Prior to the Enlightenment, these imperatives were less of a tension and more of a process. Virtue was the way in which one achieved liberty, rightly understood. This conversation, Meyer wrote, was a “dialectic between doctrines which emphasize opposite sides of the same truth.”

.. When intellectuals such as Bozell and Rothbard emphasize one side of the coin, each side appears as a negation of the other. But, in reality, “on neither side is there a purposeful, philosophically founded rejection of the ends the other side proclaims,” Meyer wrote. “Rather, each side emphasizes so strongly the aspect of the great tradition of the West which it sees as decisive that distortion sets in.

.. The place of its goals in the total tradition of the West is lost sight of, and the complementary interdependence of freedom and virtue, of the individual person and political order, is forgotten.”

.. In short, tradition is not a philosophy but the arena in which competing philosophies shape the civilization around them. Libertarians and conservatives, despite all of their disagreements, can find common ground because they share some assumptions that Marxists, Randians, and others do not.

.. The libertarian individualists of the 1960s were more virtue-oriented than they appreciated. The traditionalists of the period were more concerned with freedom than they often let on. And many of the arguments about fusionism amounted to the sorts of squabbles we associate with the faculty lounge; they were so vicious because the stakes were so low.

Meanwhile, the more relevant debate was between populists and elitists. I say “elitists,” not “elites,” because this debate was also fought almost entirely among elites as well.

.. Kendall was an unapologetic majoritarian who believed that the masses were the virtuous citizens of “We the People.” He described himself as an “Appalachians-to-the-Rockies patriot.”

.. Conservatism, and America generally, got through the McCarthy period all right, in large part because elite institutions continued to play their role in constraining and channeling popular uprisings — though, as the 1960s demonstrated, there were also considerable failures. On the right, the competing elite factions disagreed about the extent to which populism should drive conservative political projects, but it was always assumed — if not always stated — that elites in the form of statesmen, intellectuals, etc. would still play an important role in channeling popular passions toward productive ends.

.. That system has largely broken down. The Internet and cable television deserve generous portions of blame, as do our educational system and the media generally. America is not immune to the tendency toward populism when high levels of immigration meet low or nonexistent levels of assimilation. The market itself is part of the problem, too. Division and anger are easily monetized, while moderation and prudence struggle to find a customer base.

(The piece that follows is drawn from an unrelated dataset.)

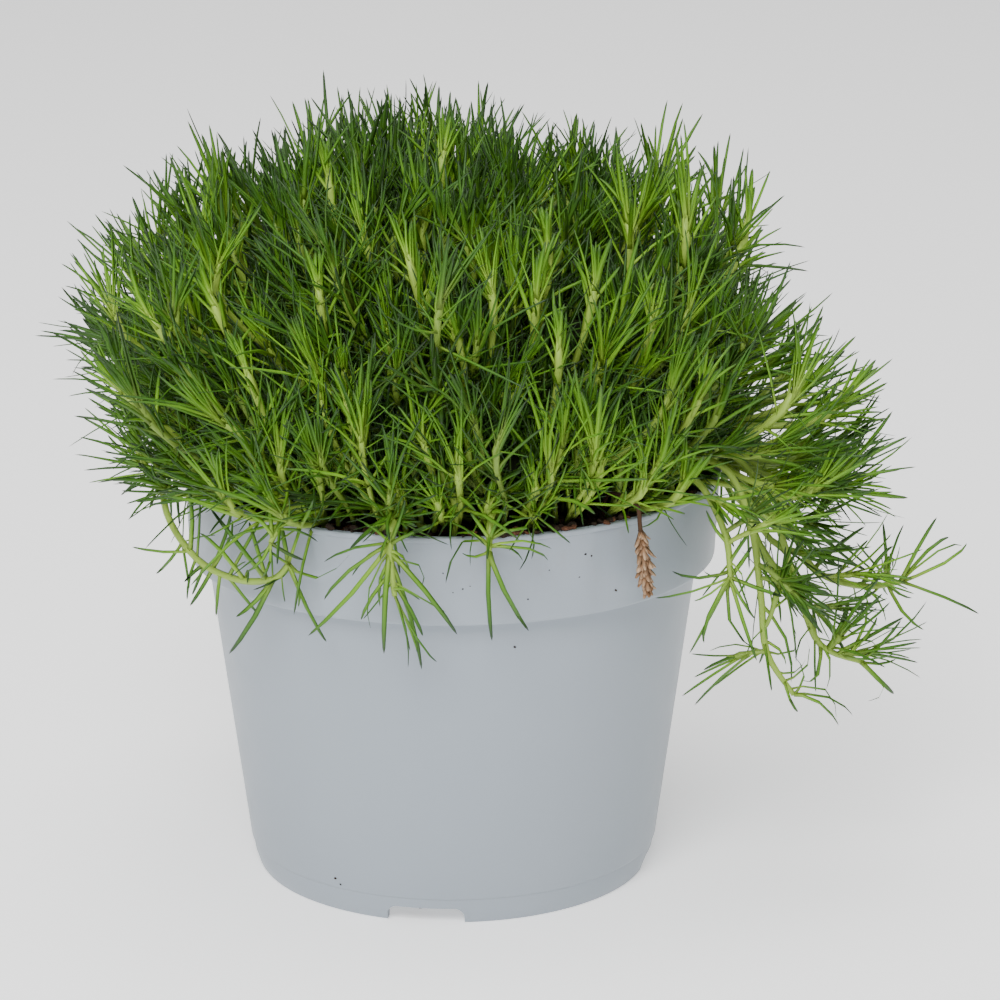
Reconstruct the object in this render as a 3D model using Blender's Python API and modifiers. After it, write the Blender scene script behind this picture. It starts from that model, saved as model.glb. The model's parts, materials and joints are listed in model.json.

..  Talk radio, cable news channels, and various PACs and interest groups have replaced the parties as the main educators of voters and drivers of turnout, and they have done so by stoking partisan anger, often collecting a tidy profit in the process. Much of the conservative movement has become a de facto consultant class for the Republican party, and any effort to provide intellectual correction from a critical distance is deemed an act of betrayal or heresy. What was once a healthy tension has become a kind of co-dependence, and in some instances little more than a racket.

.. Simply put, we live in a populist moment when many of the gatekeepers have either abandoned their posts to join the mob or stand lonely vigil at gates that are no longer needed because the walls are crumbling.